In this case $$f(z)=f_2\circ f_1 (z)$$, where

\begin{aligned} f_1(z)&= \tfrac ad\cdot z, & f_2(z)= z+\tfrac bd.\end{aligned}

"If" part. We need to show that by composing elementary transformations, we can only get fractional linear transformations. Note that it is sufficient to check that the composition of a fractional linear transformation

$$f(z) = \frac{a\cdot z + b}{c\cdot z + d}.$$

with any elementary transformation $$z\mapsto z+w$$, $$z\mapsto w\cdot z$$, and $$z\mapsto \tfrac1z$$ is a fractional linear transformation.

The latter is done by means of direct calculations.

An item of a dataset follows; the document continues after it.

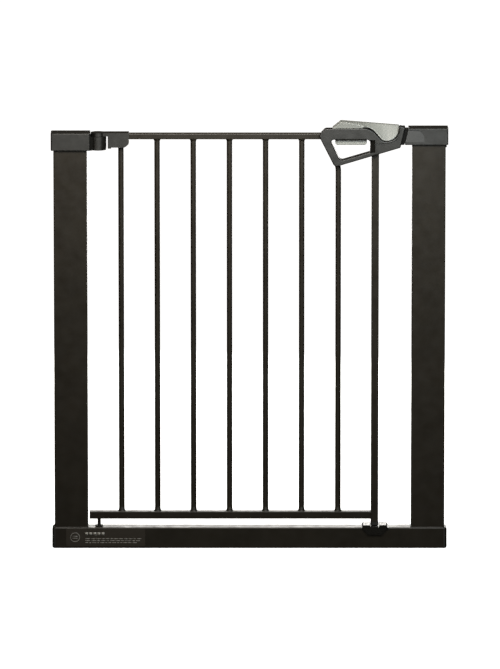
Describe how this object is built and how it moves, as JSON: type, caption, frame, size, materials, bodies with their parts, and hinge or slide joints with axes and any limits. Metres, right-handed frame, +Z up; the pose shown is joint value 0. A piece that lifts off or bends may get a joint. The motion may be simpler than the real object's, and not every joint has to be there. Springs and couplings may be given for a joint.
{
  "type": "safety baby gate",
  "caption": "Pressure-fit child safety gate: steel U-frame with a barred door that lifts and swings, and a squeeze handle with a thumb lever and latch bolt.",
  "frame": {"origin": "on the floor under the middle of the frame, in the middle plane of its depth", "axes": "+Z up, +X from the hinge side to the latch side, -Y towards the front that the picture shows"},
  "size_m": [0.71, 0.036, 0.7773],
  "materials": {
    "powder_coat": "satin black powder coat",
    "black_plastic": "fine-textured moulded black",
    "bolt_plastic": "smooth black acetal",
    "grey_plastic": "moulded light warm grey",
    "zinc_steel": "zinc plated",
    "dark_steel": "blackened",
    "label_film": "printed dark film, no lettering"
  },
  "bodies": {
    "frame": {"left_upright": "powder_coat", "right_upright": "powder_coat", "bottom_rail": "powder_coat", "left_rail_end_cap": "black_plastic", "right_rail_end_cap": "black_plastic", "left_top_spindle_nut": "zinc_steel", "right_top_spindle_nut": "zinc_steel", "left_bottom_spindle_nut": "zinc_steel", "right_bottom_spindle_nut": "zinc_steel", "hinge_cap": "black_plastic", "latch_cap": "black_plastic", "latch_keeper": "dark_steel", "cap_screws": "dark_steel", "upper_hinge_bush": "black_plastic", "lower_hinge_bush": "black_plastic", "bottom_catch": "black_plastic", "catch_screws": "dark_steel", "rail_label": "label_film"},
    "hinge_pins": {"upper_hinge_pin": "dark_steel", "lower_hinge_pin": "dark_steel"},
    "door": {"door_top_rail": "powder_coat", "door_bottom_rail": "powder_coat", "rail_end_plug": "black_plastic", "bar_1": "powder_coat", "bar_2": "powder_coat", "bar_3": "powder_coat", "bar_4": "powder_coat", "bar_5": "powder_coat", "bar_6": "powder_coat", "bent_bar": "powder_coat", "latch_post": "powder_coat", "post_foot": "black_plastic", "hinge_clip": "black_plastic", "clip_screws": "dark_steel", "handle_front_shell": "black_plastic", "handle_rear_shell": "black_plastic", "handle_screws": "dark_steel", "lever_pivot_pin": "zinc_steel", "trigger_springs": "zinc_steel", "lever_spring": "zinc_steel", "bolt_spring": "zinc_steel"},
    "lever": {"thumb_lever": "grey_plastic"},
    "trigger": {"squeeze_trigger": "grey_plastic", "cam_pin": "zinc_steel"},
    "bolt": {"latch_bolt": "bolt_plastic"}
  },
  "joints": [
    {"name": "gate_lift", "type": "slide", "parent": "frame", "child": "hinge_pins", "axis": [0, 0, 1], "range_m": [0, 0.008]},
    {"name": "gate_swing", "type": "hinge", "parent": "hinge_pins", "child": "door", "pos_m": [-0.2707, 0, 0.4], "axis": [0, 0, 1], "range_deg": [-90, 90]},
    {"name": "thumb_press", "type": "hinge", "parent": "door", "child": "lever", "pos_m": [0.243, 0, 0.755], "axis": [0, -1, 0], "range_deg": [0, 2], "stiffness_Nm_per_rad": 8, "springref_deg": -1.72, "deforming": ["lever_spring"]},
    {"name": "trigger_squeeze", "type": "slide", "parent": "door", "child": "trigger", "axis": [0, 0, 1], "range_m": [0, 0.004], "stiffness_N_per_m": 900, "springref_m": -0.003, "deforming": ["trigger_springs"]},
    {"name": "bolt_draw", "type": "slide", "parent": "door", "child": "bolt", "axis": [-1, 0, 0], "range_m": [0, 0.006], "stiffness_N_per_m": 200, "springref_m": -0.004, "deforming": ["bolt_spring"]}
  ],
  "couplings": [
    {"joint": "bolt_draw", "follows": "trigger_squeeze", "ratio": 1.5}
  ]
}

\begin{aligned} \frac{a\cdot (z+w) + b}{c\cdot (z+w) + d} &= \frac{a\cdot z + (b+a\cdot w)}{c\cdot z + (d+c\cdot w)}, \\ \frac{a\cdot (w\cdot z) + b}{c\cdot (w\cdot z) + d} &= \frac{(a\cdot w)\cdot z + b}{(c\cdot w)\cdot z + d}, \\ \frac{a\cdot \frac1z + b}{c\cdot \frac1z + d} &= \frac{b\cdot z + a}{d\cdot z + c}.\end{aligned}

Corollary $$\PageIndex{1}$$

The image of a circline under a fractional linear transformation is a circline.

Proof

By Proposition $$\PageIndex{1}$$, it is sufficient to check that each elementary transformation sends a circline to a circline.

For the first and second elementary transformation, the latter is evident.

As it was noted above, the map $$z\mapsto\dfrac{1}{z}$$ is a composition of inversion and reflection. By Theorem 10.3.2, the inversion sends a circline to a circline. Hence the result.

Exercise $$\PageIndex{1}$$

Show that the inverse of a fractional linear transformation is a fractional linear transformation.

Hint

Show that the inverse of each elementary transformation is elementary and use Proposition $$\PageIndex{1}$$.

Exercise $$\PageIndex{2}$$

Given distinct values $$z_0,z_1,z_\infty\in \hat{\mathbb{C}}$$, construct a fractional linear transformation $$f$$ such that

$$f(z_0)=0, \quad f(z_1)=1 \quad\text{and}\quad f(z_\infty)=\infty.$$

Show that such a transformation is unique.

Hint

The fractional linear transformation

$$f(z) = \dfrac{(z_1 - z_{\infty}) \cdot (z - z_0)}{(z_1 - z_0) \cdot (z - z_{\infty})}$$

meets the condition.

To show the uniqueness, assume there is another fractional linear transformation $$g(z)$$ that meets the condition. Then the composition $$h = g\circ f^{-1}$$ is a fractional linear transformation; set $$h(z) = \dfrac{a \cdot z + b}{c \cdot z + d}$$.

Note that $$h(\infty) = \infty$$; therefore, $$c = 0$$. Further, $$h(0) = 0$$ implies $$b = 0$$. Finally, since $$h(1) = 1$$, we get that $$\dfrac{a}{d} = 1$$. Therefore, $$h$$ is the identity; that is, $$h(z) = z$$ for any $$z$$. It follows that $$g = f$$.

Exercise $$\PageIndex{3}$$

Show that any inversion is a composition of the complex conjugation and a fractional linear transformation.

Use Theorem 14.5.1 to conclude that any inversive transformation is either fractional linear transformation or a complex conjugate to a fractional linear transformation.

Hint

Let $$Z'$$ be the inverse of the point $$Z$$. Assume that the circle of the inversion has center $$W$$ and radius $$r$$. Let $$z, z'$$, and $$w$$ denote the complex coordinate of the points $$Z$$, $$Z'$$, and $$W$$ respectively.

By the definition of inversion, $$\arg (z - w) = \arg (z'- w)$$ and $$|z - w| \cdot |z' - w| = r^2$$. It follows that $$\bar{z}' - \bar{w}) \cdot (z - w) = r^2$$. Equivalently,

$$z' = \overline{(\dfrac{\bar{w} \cdot z + [r^2 - |w|^2]}{z - w})}$$.